Congress commits harakiri?
This capitulation by Congress president to the regional party is so complete that his local leaders say that, if this situation continues, the party will commit a political harakiri in 2019 and may not exist in Karnataka after that. It's safe to presume that many Congress leaders will soon hatch plans to defeat their own alliance to retain their own strangleholds on their respective fiefdoms. From the Karnataka alliance, Gandhi may achieve the opposite of what he wants to.
But JD (S) isn't the first party to play this game. Nor will it be the last. Recent history is replete with such examples.
Trinamool Congress is one such. The party had joined NDA during the 2004 elections, left the alliance in 2007, joined UPA and left that too in 2012, allegedly over economic issues. TMC chief Mamata Banerjee now says she is fighting BJP, deftly suggesting that if the prime minister's post comes her way, she will not shirk the responsibility of saving India by accepting it. But, of course, saving West Bengal with her leadership takes precedence over saving the nation.

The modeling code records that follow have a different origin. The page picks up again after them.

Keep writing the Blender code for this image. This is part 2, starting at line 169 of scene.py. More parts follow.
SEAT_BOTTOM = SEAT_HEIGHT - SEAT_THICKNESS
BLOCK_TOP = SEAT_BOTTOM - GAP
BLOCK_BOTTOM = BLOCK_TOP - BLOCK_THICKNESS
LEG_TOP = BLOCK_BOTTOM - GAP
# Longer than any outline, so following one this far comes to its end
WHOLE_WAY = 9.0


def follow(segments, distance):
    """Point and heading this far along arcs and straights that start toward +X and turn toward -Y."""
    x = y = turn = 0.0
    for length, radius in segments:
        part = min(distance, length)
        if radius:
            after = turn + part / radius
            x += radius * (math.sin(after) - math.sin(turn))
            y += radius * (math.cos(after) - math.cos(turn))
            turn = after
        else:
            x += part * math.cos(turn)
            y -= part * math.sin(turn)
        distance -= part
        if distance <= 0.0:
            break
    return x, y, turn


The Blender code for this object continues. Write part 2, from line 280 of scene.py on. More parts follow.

Similar is the case of many parties including Telugu Desam, Telangana Rashtra Samithi and the two Dravidian parties in Tamil Nadu who drifted in and out of national alliances for their own regional considerations. National parties ditching regional partners to suit their Lok Sabha election plans is only the natural corollary of it.
On BJP dumping PDP, its chief pointsman for Kashmir Ram Madhav said: "... this was a historical alliance. We do not believe in political untouchability. Ideologies are black and white, but politics in democracy has many shades. It is multi-layered and multi-coloured. If you succeed in managing these colours, you can create a nice rainbow. Let me end the metaphor there because rainbows naturally have a very short life."
Like the many poets who waxed lyrical about "chasing rainbows", India's voters may have to go on watching the colourful clouds drift by and see their dreams end in the sky.